Saved entries:
====================

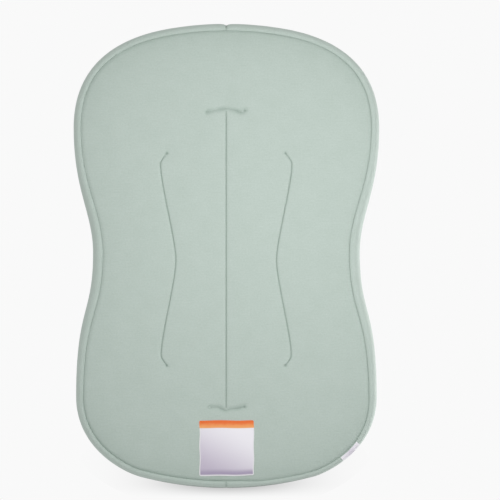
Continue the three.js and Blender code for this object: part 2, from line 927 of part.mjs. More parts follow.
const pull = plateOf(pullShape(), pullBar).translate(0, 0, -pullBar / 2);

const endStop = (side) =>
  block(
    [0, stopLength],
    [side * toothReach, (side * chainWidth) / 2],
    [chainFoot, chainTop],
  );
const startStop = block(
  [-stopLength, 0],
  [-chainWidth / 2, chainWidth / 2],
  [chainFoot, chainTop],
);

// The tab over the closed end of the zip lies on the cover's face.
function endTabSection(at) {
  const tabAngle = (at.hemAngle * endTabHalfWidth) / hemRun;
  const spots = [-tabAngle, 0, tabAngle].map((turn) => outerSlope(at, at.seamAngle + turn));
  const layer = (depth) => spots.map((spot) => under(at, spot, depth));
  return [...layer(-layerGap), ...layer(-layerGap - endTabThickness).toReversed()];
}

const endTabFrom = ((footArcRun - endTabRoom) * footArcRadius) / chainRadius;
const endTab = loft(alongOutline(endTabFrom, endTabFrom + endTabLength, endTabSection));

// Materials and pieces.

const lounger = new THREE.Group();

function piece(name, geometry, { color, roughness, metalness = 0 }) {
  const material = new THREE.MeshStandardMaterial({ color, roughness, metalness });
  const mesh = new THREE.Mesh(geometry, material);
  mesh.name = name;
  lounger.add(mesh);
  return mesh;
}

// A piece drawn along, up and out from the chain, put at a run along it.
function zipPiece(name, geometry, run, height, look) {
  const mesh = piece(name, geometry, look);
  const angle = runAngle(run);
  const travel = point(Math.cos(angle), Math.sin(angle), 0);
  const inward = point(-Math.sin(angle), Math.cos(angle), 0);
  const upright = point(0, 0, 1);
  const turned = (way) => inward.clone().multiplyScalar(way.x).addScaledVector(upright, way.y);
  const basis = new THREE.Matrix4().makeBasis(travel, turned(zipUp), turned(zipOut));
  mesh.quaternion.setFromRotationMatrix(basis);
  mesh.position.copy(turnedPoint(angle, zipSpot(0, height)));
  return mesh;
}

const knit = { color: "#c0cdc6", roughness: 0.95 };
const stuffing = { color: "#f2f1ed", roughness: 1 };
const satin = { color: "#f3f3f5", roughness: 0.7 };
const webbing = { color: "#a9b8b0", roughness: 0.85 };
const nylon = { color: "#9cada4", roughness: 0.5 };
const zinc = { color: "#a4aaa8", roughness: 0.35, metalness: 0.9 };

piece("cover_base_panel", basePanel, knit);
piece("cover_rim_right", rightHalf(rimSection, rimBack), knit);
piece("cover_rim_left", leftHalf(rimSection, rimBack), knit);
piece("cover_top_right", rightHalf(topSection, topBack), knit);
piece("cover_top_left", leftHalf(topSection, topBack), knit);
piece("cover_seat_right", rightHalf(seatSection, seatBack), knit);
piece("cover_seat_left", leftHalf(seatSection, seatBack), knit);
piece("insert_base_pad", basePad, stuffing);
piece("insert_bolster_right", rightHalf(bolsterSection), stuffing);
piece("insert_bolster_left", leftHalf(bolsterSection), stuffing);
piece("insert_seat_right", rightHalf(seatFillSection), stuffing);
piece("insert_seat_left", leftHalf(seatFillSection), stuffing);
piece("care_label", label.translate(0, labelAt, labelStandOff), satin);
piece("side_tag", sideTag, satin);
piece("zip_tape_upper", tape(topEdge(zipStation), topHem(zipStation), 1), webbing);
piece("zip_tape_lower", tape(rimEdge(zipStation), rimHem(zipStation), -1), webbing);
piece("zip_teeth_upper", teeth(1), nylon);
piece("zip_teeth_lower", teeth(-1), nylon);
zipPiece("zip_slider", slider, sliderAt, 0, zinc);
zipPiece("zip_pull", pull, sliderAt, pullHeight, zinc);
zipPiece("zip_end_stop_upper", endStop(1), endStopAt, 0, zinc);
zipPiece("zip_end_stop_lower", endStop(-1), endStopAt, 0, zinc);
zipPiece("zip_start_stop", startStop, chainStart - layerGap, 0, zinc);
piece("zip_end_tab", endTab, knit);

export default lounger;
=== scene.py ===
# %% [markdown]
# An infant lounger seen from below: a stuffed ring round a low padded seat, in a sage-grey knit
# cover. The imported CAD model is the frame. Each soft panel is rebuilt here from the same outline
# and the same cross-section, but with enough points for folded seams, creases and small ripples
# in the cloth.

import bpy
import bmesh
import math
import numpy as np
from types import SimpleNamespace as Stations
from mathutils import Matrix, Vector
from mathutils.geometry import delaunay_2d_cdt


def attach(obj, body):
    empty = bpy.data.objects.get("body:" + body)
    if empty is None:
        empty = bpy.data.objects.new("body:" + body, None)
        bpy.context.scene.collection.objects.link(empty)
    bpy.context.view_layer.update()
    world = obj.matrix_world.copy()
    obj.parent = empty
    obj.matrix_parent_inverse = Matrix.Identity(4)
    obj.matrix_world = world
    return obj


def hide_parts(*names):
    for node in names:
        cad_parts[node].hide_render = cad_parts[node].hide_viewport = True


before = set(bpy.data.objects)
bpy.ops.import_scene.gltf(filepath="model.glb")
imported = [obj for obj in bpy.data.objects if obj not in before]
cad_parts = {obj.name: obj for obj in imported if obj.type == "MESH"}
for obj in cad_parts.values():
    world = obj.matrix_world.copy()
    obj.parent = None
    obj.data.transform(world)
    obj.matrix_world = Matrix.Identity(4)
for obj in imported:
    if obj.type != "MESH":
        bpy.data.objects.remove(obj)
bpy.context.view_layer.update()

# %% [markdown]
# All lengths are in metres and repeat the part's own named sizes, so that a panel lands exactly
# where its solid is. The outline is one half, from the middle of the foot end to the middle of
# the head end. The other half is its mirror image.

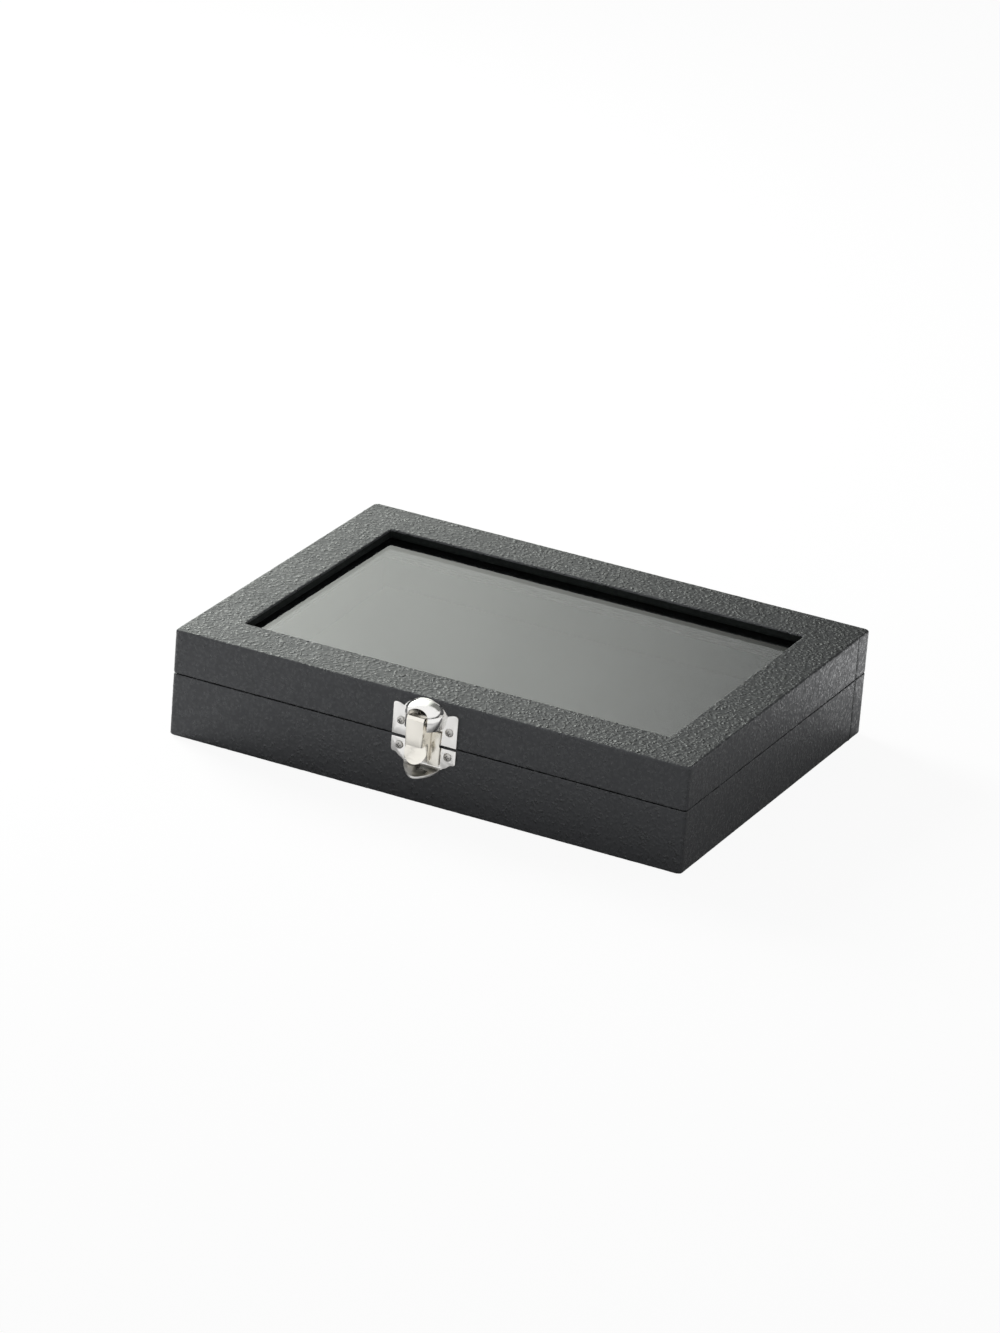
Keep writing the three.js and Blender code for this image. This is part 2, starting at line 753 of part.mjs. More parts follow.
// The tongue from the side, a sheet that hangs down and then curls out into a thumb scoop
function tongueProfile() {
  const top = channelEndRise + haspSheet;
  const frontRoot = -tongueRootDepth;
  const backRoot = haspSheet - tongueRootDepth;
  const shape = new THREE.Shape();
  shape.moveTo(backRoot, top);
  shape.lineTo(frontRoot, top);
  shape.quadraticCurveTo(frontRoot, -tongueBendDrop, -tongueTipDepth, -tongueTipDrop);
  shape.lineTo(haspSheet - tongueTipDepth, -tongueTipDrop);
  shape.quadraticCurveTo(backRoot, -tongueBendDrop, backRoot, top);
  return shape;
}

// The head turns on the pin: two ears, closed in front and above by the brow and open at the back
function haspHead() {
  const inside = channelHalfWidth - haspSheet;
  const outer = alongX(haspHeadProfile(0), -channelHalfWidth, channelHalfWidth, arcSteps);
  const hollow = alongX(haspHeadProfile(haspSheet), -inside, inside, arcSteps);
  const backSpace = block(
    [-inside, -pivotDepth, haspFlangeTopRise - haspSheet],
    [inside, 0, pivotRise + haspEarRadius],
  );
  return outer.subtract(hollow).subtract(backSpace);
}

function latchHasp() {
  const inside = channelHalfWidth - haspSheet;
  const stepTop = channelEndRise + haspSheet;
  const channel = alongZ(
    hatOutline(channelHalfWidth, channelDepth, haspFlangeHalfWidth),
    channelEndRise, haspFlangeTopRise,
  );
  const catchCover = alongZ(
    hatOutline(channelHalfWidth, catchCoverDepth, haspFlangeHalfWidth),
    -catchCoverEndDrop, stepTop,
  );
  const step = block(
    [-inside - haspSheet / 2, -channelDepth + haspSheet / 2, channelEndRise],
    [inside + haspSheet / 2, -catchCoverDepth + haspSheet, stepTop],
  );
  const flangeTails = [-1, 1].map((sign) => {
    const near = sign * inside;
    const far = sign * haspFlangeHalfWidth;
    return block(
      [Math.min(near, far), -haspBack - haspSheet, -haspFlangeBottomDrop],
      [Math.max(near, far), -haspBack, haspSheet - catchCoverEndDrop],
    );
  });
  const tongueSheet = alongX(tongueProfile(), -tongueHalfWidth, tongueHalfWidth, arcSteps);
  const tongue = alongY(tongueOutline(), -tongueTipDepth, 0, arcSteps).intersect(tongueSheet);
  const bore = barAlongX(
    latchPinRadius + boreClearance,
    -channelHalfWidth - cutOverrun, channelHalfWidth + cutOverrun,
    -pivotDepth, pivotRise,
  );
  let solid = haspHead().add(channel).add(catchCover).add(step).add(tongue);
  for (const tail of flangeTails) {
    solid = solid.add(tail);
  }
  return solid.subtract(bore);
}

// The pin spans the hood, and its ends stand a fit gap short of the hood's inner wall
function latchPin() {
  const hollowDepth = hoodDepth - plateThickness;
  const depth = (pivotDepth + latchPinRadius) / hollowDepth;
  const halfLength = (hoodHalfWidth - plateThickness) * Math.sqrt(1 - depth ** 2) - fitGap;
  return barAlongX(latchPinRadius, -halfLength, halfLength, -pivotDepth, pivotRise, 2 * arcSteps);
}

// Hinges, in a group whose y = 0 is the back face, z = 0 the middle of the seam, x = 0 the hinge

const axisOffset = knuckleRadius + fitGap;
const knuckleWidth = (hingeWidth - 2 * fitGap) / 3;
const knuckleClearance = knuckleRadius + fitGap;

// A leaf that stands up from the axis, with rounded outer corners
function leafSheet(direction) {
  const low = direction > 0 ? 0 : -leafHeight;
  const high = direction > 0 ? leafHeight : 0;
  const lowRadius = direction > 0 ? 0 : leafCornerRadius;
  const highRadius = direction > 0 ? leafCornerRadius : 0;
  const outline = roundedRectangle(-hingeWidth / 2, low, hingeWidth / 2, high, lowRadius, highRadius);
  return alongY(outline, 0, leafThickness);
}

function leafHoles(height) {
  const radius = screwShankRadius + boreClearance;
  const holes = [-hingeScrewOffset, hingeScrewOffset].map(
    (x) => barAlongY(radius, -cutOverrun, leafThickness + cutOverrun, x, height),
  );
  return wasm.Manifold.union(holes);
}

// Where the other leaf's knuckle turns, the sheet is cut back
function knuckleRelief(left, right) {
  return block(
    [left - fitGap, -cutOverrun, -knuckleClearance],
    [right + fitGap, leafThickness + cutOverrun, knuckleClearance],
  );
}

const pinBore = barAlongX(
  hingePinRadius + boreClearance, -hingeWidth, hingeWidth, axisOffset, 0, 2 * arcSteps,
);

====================

In the material above, locate the line containing "before = set(bpy.data.objects)" and the line containing "# the head end.". Transcribe exactly those two lines and every line between them, and nothing more.

EXERCISE ANSWER:
before = set(bpy.data.objects)
bpy.ops.import_scene.gltf(filepath="model.glb")
imported = [obj for obj in bpy.data.objects if obj not in before]
cad_parts = {obj.name: obj for obj in imported if obj.type == "MESH"}
for obj in cad_parts.values():
    world = obj.matrix_world.copy()
    obj.parent = None
    obj.data.transform(world)
    obj.matrix_world = Matrix.Identity(4)
for obj in imported:
    if obj.type != "MESH":
        bpy.data.objects.remove(obj)
bpy.context.view_layer.update()

# %% [markdown]
# All lengths are in metres and repeat the part's own named sizes, so that a panel lands exactly
# where its solid is. The outline is one half, from the middle of the foot end to the middle of
# the head end. The other half is its mirror image.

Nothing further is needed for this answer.